--- Start Dataset extract ---

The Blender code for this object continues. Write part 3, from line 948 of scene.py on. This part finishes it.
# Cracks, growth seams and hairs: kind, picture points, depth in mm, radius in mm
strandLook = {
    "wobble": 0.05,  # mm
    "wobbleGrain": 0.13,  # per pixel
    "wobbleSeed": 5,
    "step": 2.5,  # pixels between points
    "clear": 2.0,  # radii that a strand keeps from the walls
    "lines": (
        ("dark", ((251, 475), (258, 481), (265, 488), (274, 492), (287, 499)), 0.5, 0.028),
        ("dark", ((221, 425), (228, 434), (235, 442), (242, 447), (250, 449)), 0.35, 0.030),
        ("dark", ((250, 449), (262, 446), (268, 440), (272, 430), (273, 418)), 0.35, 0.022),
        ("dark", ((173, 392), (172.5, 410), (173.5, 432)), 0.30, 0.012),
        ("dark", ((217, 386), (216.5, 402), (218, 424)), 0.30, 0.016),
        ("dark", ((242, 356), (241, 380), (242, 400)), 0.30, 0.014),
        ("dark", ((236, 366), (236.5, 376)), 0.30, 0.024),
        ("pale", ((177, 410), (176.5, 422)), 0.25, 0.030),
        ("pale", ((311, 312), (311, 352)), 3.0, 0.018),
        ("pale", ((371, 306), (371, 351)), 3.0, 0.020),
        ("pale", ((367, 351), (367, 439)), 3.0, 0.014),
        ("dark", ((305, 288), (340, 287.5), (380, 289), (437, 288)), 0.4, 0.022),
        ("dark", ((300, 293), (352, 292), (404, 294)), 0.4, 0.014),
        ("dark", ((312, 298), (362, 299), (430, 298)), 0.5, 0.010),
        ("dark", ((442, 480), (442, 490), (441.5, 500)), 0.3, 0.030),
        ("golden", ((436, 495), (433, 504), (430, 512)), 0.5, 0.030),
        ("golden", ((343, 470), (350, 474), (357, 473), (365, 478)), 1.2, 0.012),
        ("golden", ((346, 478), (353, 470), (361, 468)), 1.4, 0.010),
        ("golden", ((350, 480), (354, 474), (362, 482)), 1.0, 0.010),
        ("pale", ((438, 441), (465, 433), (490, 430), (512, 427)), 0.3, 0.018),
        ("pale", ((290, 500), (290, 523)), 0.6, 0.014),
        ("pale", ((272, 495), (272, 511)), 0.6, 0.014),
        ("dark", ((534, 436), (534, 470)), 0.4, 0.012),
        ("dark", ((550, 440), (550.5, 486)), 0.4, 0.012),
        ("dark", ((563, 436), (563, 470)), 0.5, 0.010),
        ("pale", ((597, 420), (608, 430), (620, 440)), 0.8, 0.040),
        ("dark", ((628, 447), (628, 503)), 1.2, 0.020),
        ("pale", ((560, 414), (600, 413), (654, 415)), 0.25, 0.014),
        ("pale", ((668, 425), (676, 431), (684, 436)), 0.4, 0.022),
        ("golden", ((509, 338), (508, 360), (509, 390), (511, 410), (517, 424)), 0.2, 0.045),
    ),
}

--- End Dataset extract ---

Objective: Copy all data exactly, start to finish.

Solution for this problem:
The Blender code for this object continues. Write part 3, from line 948 of scene.py on. This part finishes it.
# Cracks, growth seams and hairs: kind, picture points, depth in mm, radius in mm
strandLook = {
    "wobble": 0.05,  # mm
    "wobbleGrain": 0.13,  # per pixel
    "wobbleSeed": 5,
    "step": 2.5,  # pixels between points
    "clear": 2.0,  # radii that a strand keeps from the walls
    "lines": (
        ("dark", ((251, 475), (258, 481), (265, 488), (274, 492), (287, 499)), 0.5, 0.028),
        ("dark", ((221, 425), (228, 434), (235, 442), (242, 447), (250, 449)), 0.35, 0.030),
        ("dark", ((250, 449), (262, 446), (268, 440), (272, 430), (273, 418)), 0.35, 0.022),
        ("dark", ((173, 392), (172.5, 410), (173.5, 432)), 0.30, 0.012),
        ("dark", ((217, 386), (216.5, 402), (218, 424)), 0.30, 0.016),
        ("dark", ((242, 356), (241, 380), (242, 400)), 0.30, 0.014),
        ("dark", ((236, 366), (236.5, 376)), 0.30, 0.024),
        ("pale", ((177, 410), (176.5, 422)), 0.25, 0.030),
        ("pale", ((311, 312), (311, 352)), 3.0, 0.018),
        ("pale", ((371, 306), (371, 351)), 3.0, 0.020),
        ("pale", ((367, 351), (367, 439)), 3.0, 0.014),
        ("dark", ((305, 288), (340, 287.5), (380, 289), (437, 288)), 0.4, 0.022),
        ("dark", ((300, 293), (352, 292), (404, 294)), 0.4, 0.014),
        ("dark", ((312, 298), (362, 299), (430, 298)), 0.5, 0.010),
        ("dark", ((442, 480), (442, 490), (441.5, 500)), 0.3, 0.030),
        ("golden", ((436, 495), (433, 504), (430, 512)), 0.5, 0.030),
        ("golden", ((343, 470), (350, 474), (357, 473), (365, 478)), 1.2, 0.012),
        ("golden", ((346, 478), (353, 470), (361, 468)), 1.4, 0.010),
        ("golden", ((350, 480), (354, 474), (362, 482)), 1.0, 0.010),
        ("pale", ((438, 441), (465, 433), (490, 430), (512, 427)), 0.3, 0.018),
        ("pale", ((290, 500), (290, 523)), 0.6, 0.014),
        ("pale", ((272, 495), (272, 511)), 0.6, 0.014),
        ("dark", ((534, 436), (534, 470)), 0.4, 0.012),
        ("dark", ((550, 440), (550.5, 486)), 0.4, 0.012),
        ("dark", ((563, 436), (563, 470)), 0.5, 0.010),
        ("pale", ((597, 420), (608, 430), (620, 440)), 0.8, 0.040),
        ("dark", ((628, 447), (628, 503)), 1.2, 0.020),
        ("pale", ((560, 414), (600, 413), (654, 415)), 0.25, 0.014),
        ("pale", ((668, 425), (676, 431), (684, 436)), 0.4, 0.022),
        ("golden", ((509, 338), (508, 360), (509, 390), (511, 410), (517, 424)), 0.2, 0.045),
    ),
}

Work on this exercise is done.